What makes WELL Health stock a top pick?
WELL Health stock is valued at a market cap of $1.32 billion. Its management team believes that the Canadian primary healthcare system is under-digitized and the lack of modernization has resulted in inefficiencies. While patients face long wait times, the physicians are overworked and burdened by operational challenges.
However, the Canadian government continues to spend heavily on healthcare. For example, in 2017, the federal spending on care delivery stood at $242 billion or 11% of the country’s GDP, making the industry ripe for disruption and creating massive opportunities for WELL Health.
The company is a primary healthcare operator and a tech innovator allowing it to combine professional healthcare expertise with technology and create an improved outcome for healthcare participants.
WELL Health is an active acquirer of digital assets and primary healthcare services.
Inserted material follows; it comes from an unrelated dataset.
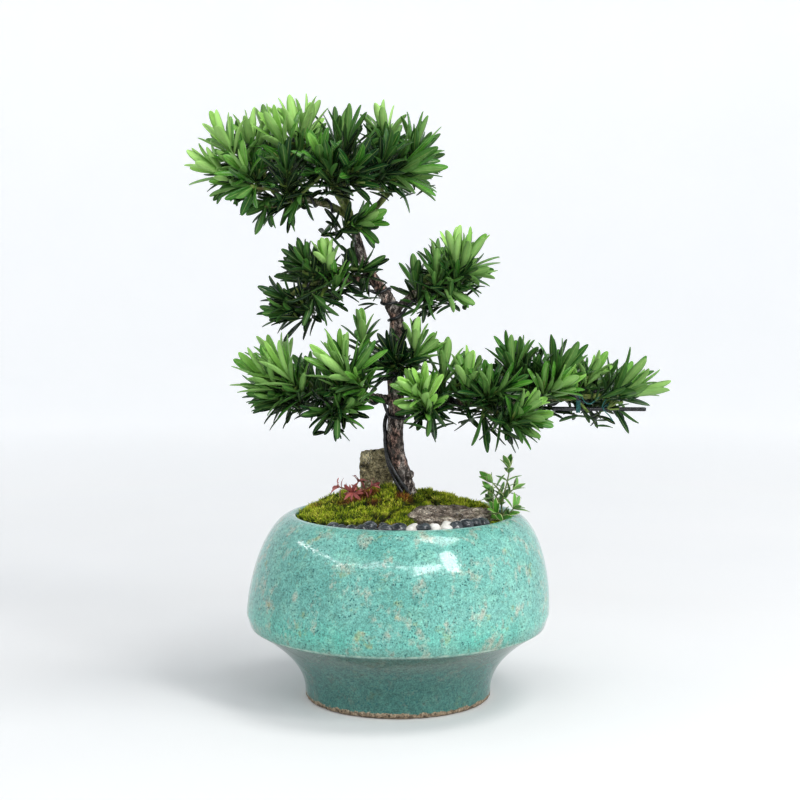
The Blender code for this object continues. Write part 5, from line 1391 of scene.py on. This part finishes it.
def blade_arrays(leaves, outline=blade_outline, fold=0.27, rib=0.85 * MM, stalk=0.55 * MM):
    """Points, faces and colour values of many blades at once.

    A leaf is (root, axis, outward, spread, bend, length, width, twist, tint): it starts at the angle
    spread from the axis towards outward, bends on by bend to its tip and turns by twist.
    """
    root, axis, outward, spread, bend, length, width, twist, tint = (
        np.array(column, dtype=float) for column in zip(*leaves)
    )
    share = BLADE_STATIONS
    angle = (spread[:, None] + bend[:, None] * share)[..., None]
    along = axis[:, None] * np.cos(angle) + outward[:, None] * np.sin(angle)
    inward = axis[:, None] * np.sin(angle) - outward[:, None] * np.cos(angle)
    side = np.cross(along, inward)
    turn = (twist[:, None] * share)[..., None]
    normal = inward * np.cos(turn) + side * np.sin(turn)
    side = side * np.cos(turn) - inward * np.sin(turn)
    middles = (along[:, 1:] + along[:, :-1]) / 2 * np.diff(share)[:, None]
    centre = np.concatenate([np.zeros((len(root), 1, 3)), np.cumsum(middles, axis=1)], axis=1)
    centre = root[:, None] + centre * length[:, None, None]
    half = np.maximum(width[:, None] / 2 * outline(share), stalk * (1 - share))
    thick = rib * (0.35 + 0.65 * np.sin(np.pi * np.minimum(share + 0.12, 1)))
    rings = len(share) - 1
    across = (half[:, :rings, None] * RING_ACROSS)[..., None]
    lift = (fold * half[:, :rings, None] * RING_LIFT - thick[None, :rings, None] * RING_UNDER)[..., None]
    ring_points = centre[:, :rings, None] + side[:, :rings, None] * across + normal[:, :rings, None] * lift
    points = np.concatenate([ring_points.reshape(len(root), -1, 3), centre[:, -1:]], axis=1)
    ring = len(RING_ACROSS)
    tip = rings * ring
    faces = []
    for here in range(tip):
        beside = here - here % ring + (here + 1) % ring
        faces.append((here, here + ring, beside + ring, beside) if here < tip - ring else (here, tip, beside))
    faces.append(tuple(range(ring)))
    colours = np.zeros((len(root), tip + 1, 4))
    colours[:, :, 0] = tint[:, None]
    colours[:, :tip, 1] = np.tile(RING_SIDE, rings)
    colours[:, tip, 1] = 0.5
    colours[:, :tip, 2] = np.tile(np.abs(RING_ACROSS), rings)
    colours[:, :tip, 3] = np.repeat(share[:rings], ring)
    colours[:, tip, 3] = 1
    return points, faces, colours


def kept_inside(points, root):
    """The blades, each shortened towards its root until it is inside the object's box."""
    low = np.array(CAD_BOX[0] - AXIS) + 0.2 * MM
    high = np.array(CAD_BOX[1] - AXIS) - 0.2 * MM
    origin = np.array(root)[:, None]
    away = points - origin
    room = np.where(away > 0, high - origin, low - origin)
    with np.errstate(divide="ignore", invalid="ignore"):
        factor = np.where(np.abs(away) > 1e-9, room / away, np.inf)
    scale = np.clip(factor.min(axis=(1, 2)), 0.05, 1.0)
    return origin + away * scale[:, None, None]


def blade_mesh(name, leaves, **shape):
    points, template, colours = blade_arrays(leaves, **shape)
    points = kept_inside(points, [leaf[0] for leaf in leaves])
    starts = range(0, points.shape[0] * points.shape[1], points.shape[1])
    faces = [tuple(index + start for index in face) for start in starts for face in template]
    mesh = new_mesh(name, points.reshape(-1, 3), faces)
    paint(mesh, "blade", colours)
    return mesh


def leaf_round(root, axis, turn, spread, length, tone, generator, size):
    """One leaf that leaves the axis at this turn and spread. Its tone sets its colour and its width."""
    outward = around(axis, turn)
    width = LEAF_WIDTH * (0.68 + 0.32 * min(tone * 1.4, 1)) * generator.uniform(0.84, 1.0) * size
    bend = math.radians(generator.uniform(-4, 14) + 12 * spread)
    twist = math.radians(generator.uniform(-20, 20))
    tint = clamped(tone + generator.uniform(-0.15, 0.15))
    return root, axis, outward, spread, bend, length * size, width, twist, tint


def shoot_leaves(base, tip, lightness, count, generator, size=1.0):
    """The leaves of one shoot: a fan of young ones at its top and older, darker ones down its foot."""
    axis = (tip - base).normalized()
    end = base + axis * LEAF_START
    reach = clamped((tip - end).length, *LEAF_LENGTHS)
    phase = generator.uniform(0, 2 * math.pi)
    widest = LIGHT_FAN if lightness > LIGHT_SPRAY else FAN
    leaves = []
    for index in range(count):
        level = index / (count - 1)
        root = end - axis * 6 * MM * level
        spread = math.radians(4 + widest * level**0.8 + generator.uniform(-5, 5))
        length = reach * generator.uniform(0.88, 1.0)
        tone = lightness * (1.08 - 0.30 * level)
        turn = phase + index * GOLDEN_ANGLE + generator.uniform(-0.2, 0.2)
        leaves.append(leaf_round(root, axis, turn, spread, length, tone, generator, size))
    if hangs(base, tip):
        return leaves
    for index in range(OLD_LEAVES):
        level = index / (OLD_LEAVES - 1)
        root = end - axis * (8 + 9 * level) * MM
        spread = math.radians(48 + 22 * level + generator.uniform(-8, 8))
        turn = phase + (count + index) * GOLDEN_ANGLE + generator.uniform(-0.3, 0.3)
        tone = 0.45 * lightness * generator.uniform(0.2, 1.0)
        leaf = leaf_round(root, axis, turn, spread, OLD_LEAF_SIZE * reach, tone, generator, size)
        if tilted(axis, leaf[2], spread).z > -0.35 or generator.random() < 0.35:
            leaves.append(leaf)
    return leaves


def hangs(base, tip):
    """Whether the shoot points down. Such shoots are thin, with few leaves."""
    return tip.z < base.z - 9 * MM


def companions(base, tip, count, generator):
    """Shorter shoots round a main one, which lie back from its tip and fill the foliage behind it."""
    axis = (tip - base).normalized()
    phase = generator.uniform(0, 2 * math.pi)
    found = []
    for index in range(count):
        away = around(axis, phase + index * 2 * math.pi / count + generator.uniform(-0.5, 0.5))
        direction = tilted(axis, away, math.radians(generator.uniform(*COMPANION_LEAN)))
        direction.z = max(direction.z, -0.05)
        start = base - axis * generator.uniform(8, 16) * MM + away * generator.uniform(2, 7) * MM
        found.append((start, start + direction.normalized() * generator.uniform(*COMPANION_REACH) * MM))
    return found


def spray_twigs(limb, share, shoots):
    """The spray's twigs: for each shoot, the points from the wood or from the first twig to its end."""
    twigs = []
    for number, (base, tip, _) in enumerate(shoots):
        end = base + (tip - base).normalized() * LEAF_START
        if number == 0:
            at, tangent, radius = limb_at(limb, share)
            towards = base - at
            radial = (towards - tangent * towards.dot(tangent)).normalized() if share < 1 else tangent
            lead = at + radial * (radius + min(towards.length * 0.3, 9 * MM))
            twigs.append([at, lead, base, end])
        else:
            stem = twigs[0]
            fork = stem[0].lerp(stem[1], 0.7) if number % 2 else stem[1].lerp(stem[2], 0.35)
            twigs.append([fork, base, end])
    return twigs


def make_sprays(bark):
    """One piece of leaves for each spray, and all twigs as one piece."""
    generator = random.Random(SEED)
    finish = leaf_finish()
    twig_shapes = []
    for name, (limb, share, rows) in SPRAYS.items():
        shoots = [(*metres((row[:3], row[3:6])), row[6]) for row in rows]
        leaves = []
        for twig, (base, tip, lightness) in zip(spray_twigs(limb, share, shoots), shoots):
            thin = hangs(base, tip)
            twig_shapes.append(tapered_sweep(smooth_path(twig, 3 * MM), 8, TWIG_RADIUS, 0.7 * TWIG_RADIUS))
            count = HANGING_LEAVES if thin else SHOOT_LEAVES
            leaves += shoot_leaves(base, tip, lightness, count, generator)
            extra = 0 if thin or limb == "trunk" and share < 0.9 else COMPANIONS
            for start, top in companions(base, tip, extra, generator):
                # Painted shade: companions, which fill the foliage behind the main shoot, get darker leaves.
                tone = max(lightness - generator.uniform(0.15, 0.5), 0.03)
                leaves += shoot_leaves(start, top, tone, COMPANION_LEAVES, generator, COMPANION_SIZE)
                path = smooth_path([twig[-3].lerp(twig[-2], 0.35), start, start.lerp(top, 0.3)], 3 * MM)
                twig_shapes.append(tapered_sweep(path, 6, 0.8 * TWIG_RADIUS, 0.6 * TWIG_RADIUS))
        leaves = [leaf for leaf in leaves if clear_of_wood(leaf, bark) and clear_of_rod(leaf)]
        tone = sum(shoot[2] for shoot in shoots) / len(shoots)
        add_piece("foliage_" + name, blade_mesh(name, leaves), finish, "spray_" + name)
    colours = (0.35, (0.075, 0.12, 0.022)), (0.55, (0.17, 0.26, 0.05)), (0.7, (0.14, 0.10, 0.04))
    finish = plain_finish("twigs", 0.5, (90, 3), colours, (500, 3), 0.2 * MM)
    add_piece("twigs", joined(twig_shapes), finish)


def clear_of_wood(leaf, bark):
    """Whether the outer part of the leaf misses the wood."""
    root, axis, outward, spread, _, length, *_ = leaf
    direction = tilted(axis, outward, spread)
    return bark.ray_cast(root + direction * length * 0.2, direction, length * 0.8)[0] is None


def clear_of_rod(leaf):
    """Whether the leaf leaves the front of the tied rod open."""
    root, axis, outward, spread, bend, length, *_ = leaf
    first, last, _ = BRACE_ROD
    for step in range(6):
        share = step / 5
        place = (root + tilted(axis, outward, spread + 0.5 * bend * share) * length * share) / MM
        beside = first[0] - 2 < place.x < last[0] + 2 and place.y < first[1]
        if beside and -4 < place.z - first[2] < 6:
            return False
    return True


# Small plants


def make_small_plant(name, plant, finish, stem_finish, generator):
    """Stems with pairs of leaves up each, spread or hanging."""
    length, width = (part * MM for part in plant["leaf"])
    leaves = []
    stems = []
    for route in [plant["stem"]] + plant["branches"]:
        path = smooth_path(metres(route), 1.5 * MM)
        stems.append(tapered_sweep(path, 8, 0.75 * MM, 0.45 * MM))
        start = 1 if route is not plant["stem"] else len(path) * 4 // 9
        turn = generator.uniform(0, math.pi)
        ahead = (path[-1] - path[-2]).normalized()
        spots = path[start::PLANT_STEP] + [path[-1]] * 2
        for number, point in enumerate(spots):
            turn += GOLDEN_ANGLE
            for outward in (around(ahead, turn), around(ahead, turn + math.pi)):
                spread = 22 if number >= len(spots) - 2 else plant["spread"]
                lean = math.radians(spread + generator.uniform(-9, 9))
                size = generator.uniform(0.75, 1.05)
                bend = math.radians(plant["bend"] + generator.uniform(-10, 10))
                twist = math.radians(generator.uniform(-20, 20))
                tint = generator.uniform(0.1, 1.0)
                leaves.append((point, ahead, outward, lean, bend, length * size, width * size, twist, tint))
    mesh = blade_mesh(name, leaves, outline=oval_outline, fold=0.10, rib=0.35 * MM, stalk=0.25 * MM)
    add_piece(name + "_leaves", mesh, finish, name)
    add_piece(name + "_stems", joined(stems), stem_finish)


def make_plants():
    generator = random.Random(SEED + 1)
    stem = small_stem_finish("red_stem", (0.20, 0.04, 0.03), (0.32, 0.12, 0.07))
    leaf = small_leaf_finish("red_leaf", (0.18, 0.022, 0.024), (0.56, 0.17, 0.15))
    make_small_plant("red_plant", RED_PLANT, leaf, stem, generator)
    stem = small_stem_finish("green_stem", (0.12, 0.16, 0.05), (0.26, 0.30, 0.12))
    leaf = small_leaf_finish("cream_edged_leaf", (0.025, 0.14, 0.015), (0.13, 0.38, 0.04), (0.66, 0.76, 0.36))
    make_small_plant("variegated_plant", VARIEGATED_PLANT, leaf, stem, generator)


# Stage, light and camera


def stage_finish():
    """Pale grey that glows softly with its distance from the object, less so to the front left."""
    made = Finish("pale_floor", 0.9, Emission_Strength=1.0)
    away = made.node("VectorMath", {0: made.place}, operation="LENGTH").outputs["Value"]
    glow = made.ramp(made.times(away, 0.25), (0.10, (0.05, 0.05, 0.05)), (0.55, WALL_GLOW))
    sideways = made.plus(made.times(made.part("X"), 0.07), made.times(made.part("Y"), 0.1))
    dimming = made.ramp(made.plus(sideways, 0.5), (0.20, 0.30), (0.50, 1.0))
    made.set("Emission Color", made.shaded(glow, dimming))
    return made.finished(made.cloud((3, 2), (0.3, (0.79, 0.80, 0.81)), (0.7, (0.81, 0.815, 0.82))))


def make_stage():
    """A pale floor that curves up into a softly glowing wall all round."""
    profile = [(STAGE_MIDDLE + STAGE_STEP * ring, STAGE_LEVEL) for ring in range(STAGE_RINGS)]
    for degrees in range(6, 91, 6):
        turn = math.radians(degrees)
        profile.append((STAGE_REACH + STAGE_BEND * math.sin(turn), STAGE_BEND * (1 - math.cos(turn))))
    profile.append((STAGE_REACH + STAGE_BEND, STAGE_HEIGHT))
    points, faces = turned(profile, STAGE_SIDES, closed=False)
    middle = tuple(side * len(profile) for side in range(STAGE_SIDES))
    mesh = new_mesh("stage", points, [middle] + faces)
    mesh.materials.append(stage_finish())
    mesh.shade_smooth()
    add_object("stage", mesh)


def make_lights():
    """Soft rectangles of light that face the middle of the object, and a soft sky."""
    for name, (direction, size, power, colour) in LIGHTS.items():
        light = bpy.data.lights.new(name, "AREA")
        light.shape = "RECTANGLE"
        light.size, light.size_y = size
        light.energy = power
        light.color = colour
        obj = add_object(name, light)
        towards = Vector(direction).normalized()
        obj.location = LIGHT_TARGET + towards * LIGHT_DISTANCE
        obj.rotation_euler = (-towards).to_track_quat("-Z", "Y").to_euler()
        obj.visible_camera = False
    world = bpy.data.worlds.new("pale_world")
    world.use_nodes = True
    background = world.node_tree.nodes["Background"]
    background.inputs["Color"].default_value = SKY_COLOUR
    background.inputs["Strength"].default_value = SKY_STRENGTH
    bpy.context.scene.world = world
    view = bpy.context.scene.view_settings
    view.view_transform = "Standard"
    view.gamma = VIEW_GAMMA


def make_camera():
    camera = bpy.data.cameras.new("camera")
    camera.lens = LENS
    camera.sensor_width = 36
    camera.clip_end = 50
    obj = add_object("camera", camera)
    obj.location = AXIS + CAMERA_PLACE
    obj.rotation_euler = (math.radians(90 - CAMERA_TILT), 0, 0)
    bpy.context.scene.camera = obj


def main():
    generator = random.Random(SEED + 2)
    make_camera()
    make_pot()
    make_drain()
    colours = (0.3, (0.018, 0.012, 0.009)), (0.55, (0.065, 0.042, 0.028)), (0.72, (0.16, 0.11, 0.07))
    soil = plain_finish("soil", 0.95, (420, 5, 0.75), colours, (700, 4, 0.7), 0.8 * MM)
    make_soil(soil)
    make_grains(soil, generator)
    make_moss(generator)
    make_stones()
    make_pebbles()
    bark = make_wood()
    wire = wire_finish()
    make_wires(bark, wire)
    make_brace(wire)
    make_sprays(bark)
    make_plants()
    make_stage()
    make_lights()


main()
These acquisitions are highly accretive and the company is now the single largest chain of primary healthcare clinics in British Columbia.
Record quarterly results
In the first quarter of 2021, WELL reported revenue of $25.6 million, a year-over-year increase of 150%. This growth in top-line was primarily driven by a 345% increase in Software and Services sales. WELL reported a second consecutive quarter of adjusted EBITDA in Q1 and this figure stood at $1.1 million.
In the March quarter, WELL announced the acquisition of CRH Medical. This transaction was valued at US$372.9 million and was funded by a $302.5 million subscription receipts offering as well as a senior secured credit arrangement that was administered by JP Morgan and a syndicate of lenders. The credit facility was for an aggregate amount of US$300 million which will help WELL support the growth of its business via future acquisitions.
Further, CRH is forecast to generate sales of US$150 million with an EBITDA of US$60 million and a free cash flow of US$40 million in 2021. In 2020, WELL Health’s total sales stood at $50.24 million. It means, WELL’s combined pro forma revenue is fast approaching $300 million with more than $80 million in EBITDA on a run-rate basis.
What next for WELL Health stock?
Bay Street analysts tracking WELL Health stock expect the company to increase sales by 367.5% year over year to $235 million in 2021 and by 40.4% to $330 million in 2022. Its bottom line will also improve from a loss per share of $0.03 in 2020 to earnings of $0.08 in 2022.
As WELL Health continues to focus on acquisitions going forward, investors can expect these estimates to move higher as well. WELL Health stock is currently trading 27% below its record highs making it attractive to both growth and contrarian investors. Analysts have a 12-month average target price of $11.35 which is 67% above its current trading price.
WELL Heath stock is valued at a forward price to 2022 sales multiple of less than 4x which is very reasonable given its robust forecasts and acquisition-based business model.